Selon vous, à quel point les thématiques à l’œuvre dans Dune résonnent-elles avec notre époque ?
Frank Herbert écrit Dune en 1965, mais il a fait des projections en s’inspirant des grands courants de pensées du XXème siècle. Des projections malheureusement pertinentes. C’était tout l’intérêt de cette adaptation. J’étais amoureux du livre bien sûr, mais je voyais bien que l’histoire avait encore plus de sens aujourd’hui qu’à l’époque [à travers l’histoire des Fremen, qui luttent contre les Harkonens depuis près d’un siècle pour préserver les ressources naturelles de leur planète Arrakis, Dune aborde notamment les thématiques de l’occupation territoriale, la résistance, la mondialisation et l’écologie, ndlr].

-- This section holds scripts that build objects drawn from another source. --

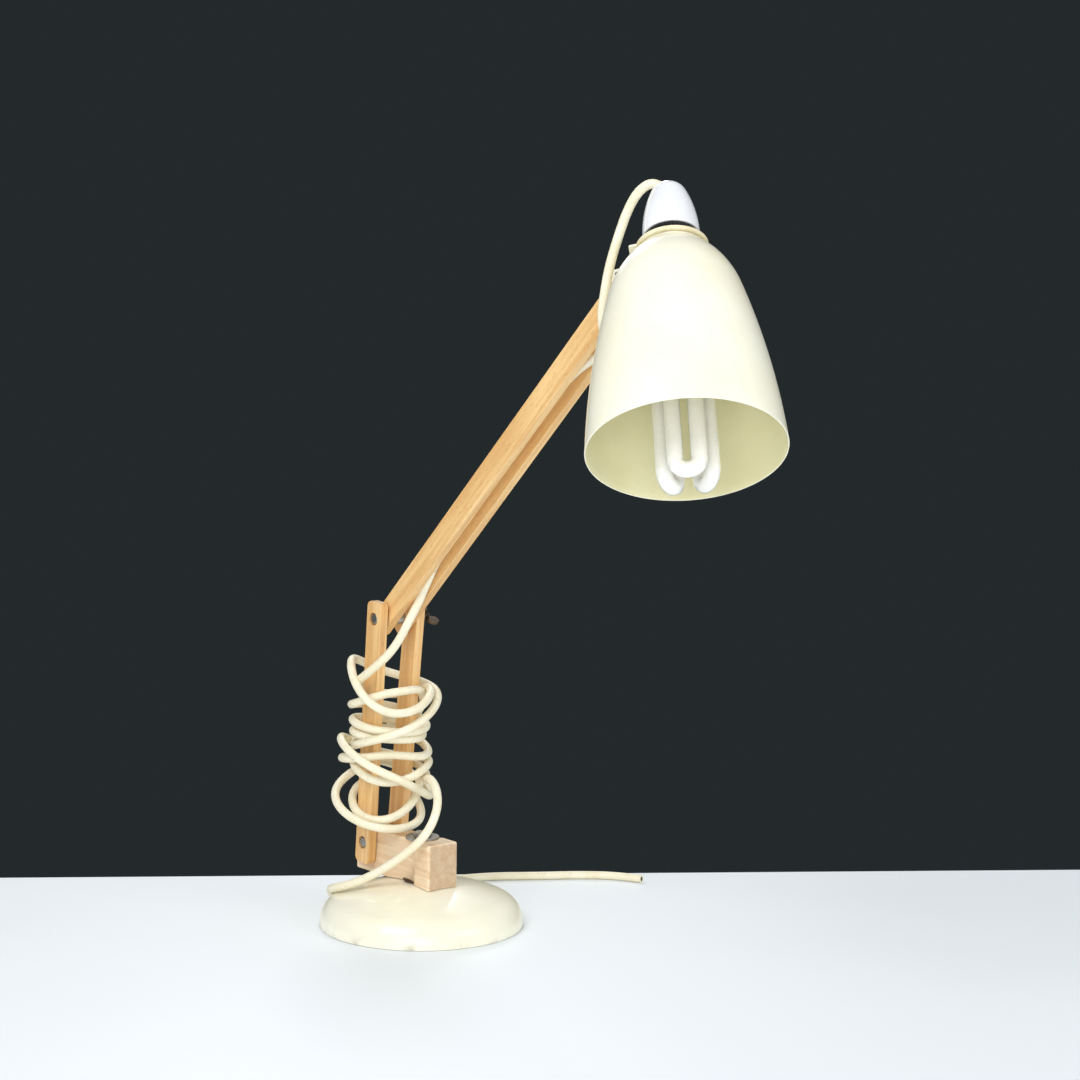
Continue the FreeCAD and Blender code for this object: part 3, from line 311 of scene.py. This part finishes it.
def arc_points(start, finish_at, radius, steps):
    """Points on an arc between two points of a profile, bulging away from the axis."""
    (r0, h0), (r1, h1) = start, finish_at
    half = math.hypot(r1 - r0, h1 - h0) / 2
    out_r, out_h = (h1 - h0) / (2 * half), -(r1 - r0) / (2 * half)
    depth = math.sqrt(radius ** 2 - half ** 2)
    centre_r, centre_h = (r0 + r1) / 2 - out_r * depth, (h0 + h1) / 2 - out_h * depth
    first = math.atan2(h0 - centre_h, r0 - centre_r)
    last = math.atan2(h1 - centre_h, r1 - centre_r)
    angles = [first + (last - first) * step / steps for step in range(1, steps + 1)]
    return [(centre_r + radius * math.cos(angle), centre_h + radius * math.sin(angle)) for angle in angles]


SHADE_HOLE = 17.3
SHEET = 0.8
CORNER, SHOULDER, MOUTH = (25.4, 2.6), (48.2, 40.0), (70.0, 166.2)
CORNER_BEND, SHOULDER_BEND, SIDE_BEND = 3.1, 78.0, 612.0
SHADE_SEGMENTS = 160
outer = [(SHADE_HOLE, 0.0), (19.5, 0.0), (21.6, 0.0)]
outer += arc_points((22.0, 0.0), CORNER, CORNER_BEND, 6)
side_from = len(outer)
outer += arc_points(CORNER, SHOULDER, SHOULDER_BEND, 14)
outer += arc_points(SHOULDER, MOUTH, SIDE_BEND, 22)
edge = [(70.0, 166.6), (69.9, 166.9), (69.6, 167.0), (69.3, 166.9), (69.2, 166.6)]
inner = [(radius - SHEET * 0.98, height + 0.25) for radius, height in reversed(outer[side_from:-1])]
inner += [(24.3, 3.4), (22.8, 1.5), (21.6, SHEET), (SHADE_HOLE, SHEET)]
shade = spun("lamp_shade", outer + edge + inner, SHADE_SEGMENTS)
shade.matrix_world = HEAD_PLACE
# Inside, the cream is tinted khaki: painted shade for the hollow of the bowl.
inside_painted_shade = enamel("lampshade_inside_painted_shade", (250, 245, 206), (244, 236, 192), 0.42)
shade.data.materials.append(ivory)
shade.data.materials.append(inside_painted_shade)
inside_from = (len(outer) + len(edge) - 1) * SHADE_SEGMENTS
for face in shade.data.polygons[inside_from:]:
    face.material_index = 1
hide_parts("shade")
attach(shade, "head")

# The lampholder is moulded of thermoset plastic. Its ribbed black body has a threaded shank, with a
# ring that clamps the shade to it over a cream seating ring, and a smooth white cap screws over the
# terminals. Two brass pins press on the bulb's cap.

white_plastic, place, wear = new_material("white_plastic", Coat_Weight=0.4, Coat_Roughness=0.05, IOR=1.5)
haze = noise(place, 40.0, 4.0)
wear(Base_Color=haze.stepped(0.3, 0.7).between((243, 244, 247), (234, 235, 238)),
     Roughness=haze * 0.1 + 0.16, Normal=bumped(noise(place, 500.0, 2.0), 0.00003))
finish(["lampholder_cap", "terminal_block"], white_plastic)

black_plastic, place, wear = new_material("black_plastic", IOR=1.5)
scuffs = noise(place, 600.0, 5.0)
wear(Base_Color=scuffs.stepped(0.5, 0.8).between((14, 14, 15), (34, 33, 32)), Roughness=scuffs * 0.25 + 0.3,
     Normal=bumped(scuffs, 0.00006))
finish(["shade_ring", "cord_grip"], black_plastic)

RIB_COUNT = 64.0
ribbed, place, wear = new_material("ribbed_plastic", IOR=1.5)
offset = place.add("VectorMath", {"operation": "SUBTRACT"}, i0=place, i1=COLLAR)
ahead = offset.add("VectorMath", {"operation": "DOT_PRODUCT"}, 1, i0=offset, i1=FRONT)
aside = offset.add("VectorMath", {"operation": "DOT_PRODUCT"}, 1, i0=offset, i1=FOLD)
turned = ahead.math("ARCTAN2", ahead, aside) * RIB_COUNT
ribs = turned.math("SINE", turned)
scuffs = noise(place, 600.0, 5.0)
# Each rib's crest is painted lighter grey: a painted highlight along the ribs, over their bumps.
wear(Base_Color=ribs.stepped(-0.6, 0.8).between((8, 8, 9), (40, 40, 41)), Roughness=scuffs * 0.25 + 0.3,
     Normal=bumped(ribs * 0.5 + 0.5, 0.0006))
finish(["lampholder_body"], ribbed)

seat_plastic, place, wear = new_material("cream_plastic", IOR=1.5)
haze = noise(place, 90.0, 4.0)
# The ring is cream plastic; its darker, yellower tone is partly painted shade under the lampholder.
wear(Base_Color=haze.stepped(0.3, 0.7).between((240, 231, 198), (228, 216, 176)),
     Roughness=haze * 0.15 + 0.35, Normal=bumped(noise(place, 900.0, 2.0), 0.00004))
finish(["seating_ring"], seat_plastic)

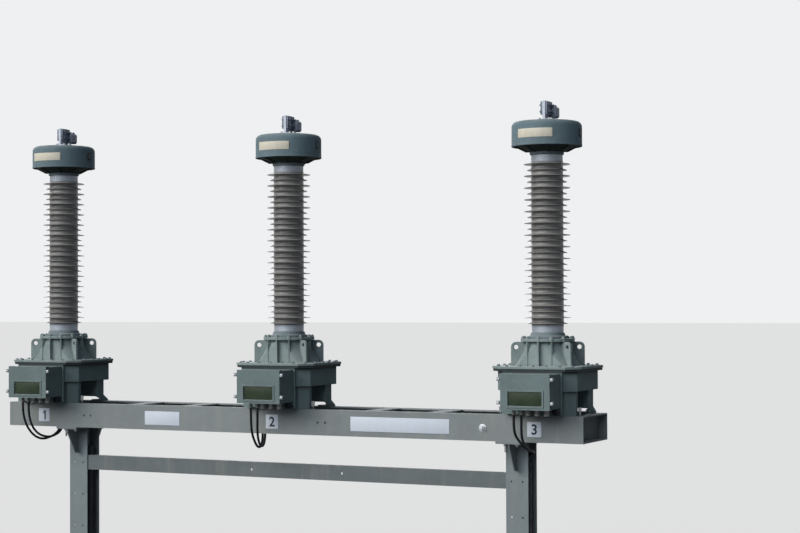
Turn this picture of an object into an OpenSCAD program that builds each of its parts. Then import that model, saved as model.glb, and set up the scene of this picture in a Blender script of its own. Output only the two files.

Quelles œuvres vous ont influencé dans la création de l’univers de ce film ?
Quand je fais des films, j’essaie de ne pas me référer à d’autres œuvres cinématographiques. Je préfère faire table rase, même si c’est naïf de penser que c’est possible. Quand on fait un film dans le désert, il y a des références incontournables comme Lawrence d’Arabie de David Lean (1962), qui a d’ailleurs inspiré Frank Herbert. Il y a des plans hommage à ce film dans Dune : Deuxième Partie. La Dernière Tentation du Christ de (1988) est aussi un film qui m’a beaucoup influencé.
Finalement, je suis en totale contradiction avec ce que je viens de dire ! Pour cette deuxième adaptation, j’étais surtout obsédé par l’idée de rythme. Je me suis inspiré du court métrage Beep, Beep de Chuck Jones (1952) [cartoon humoristique dans lequel Bip Bip, oiseau du désert extrêmement rapide est continuellement pourchassé par Vil Coyote, qui ne parvient jamais à l’attraper, ndlr]. Il y a un rythme et une efficacité incroyables dans ce dessin-animé. Les références qu’on va chercher sont parfois étranges, mais ça me parlait beaucoup.
Quel est le plan dont vous êtes le plus fier dans Dune : Deuxième Partie ?
Dans chacun de mes films, il y a toujours des plans charnières qui sont des étapes clés dans la narration. Si ces plans sont réussis, je sais que j’ai une matière solide pour faire un film. Dans Dune : Deuxième Partie, il y a en a plusieurs dont je suis fier, notamment le tout dernier. Je vais faire attention à ne rien spoiler, mais je voulais trouver une émotion très précise avec un des acteurs. C’est un gros plan qui contient une grande charge émotionnelle, avec une émotion qui se transforme. En étant directement en contact avec cette personne, en lui parlant tout près, en la nourrissant avec une rythmique très précise, j’ai réussi à obtenir ce plan. J’étais profondément ému et je me suis dit : « Là, j’ai un film ! »
Comment avez-vous tourné les très impressionnantes scènes de chevauchées des vers de sable, ces créatures souterraines essentielles à l’écosystème de la planète d’Arrakis, que les Fremen utilisent dans le second volet comme moyen de transport ?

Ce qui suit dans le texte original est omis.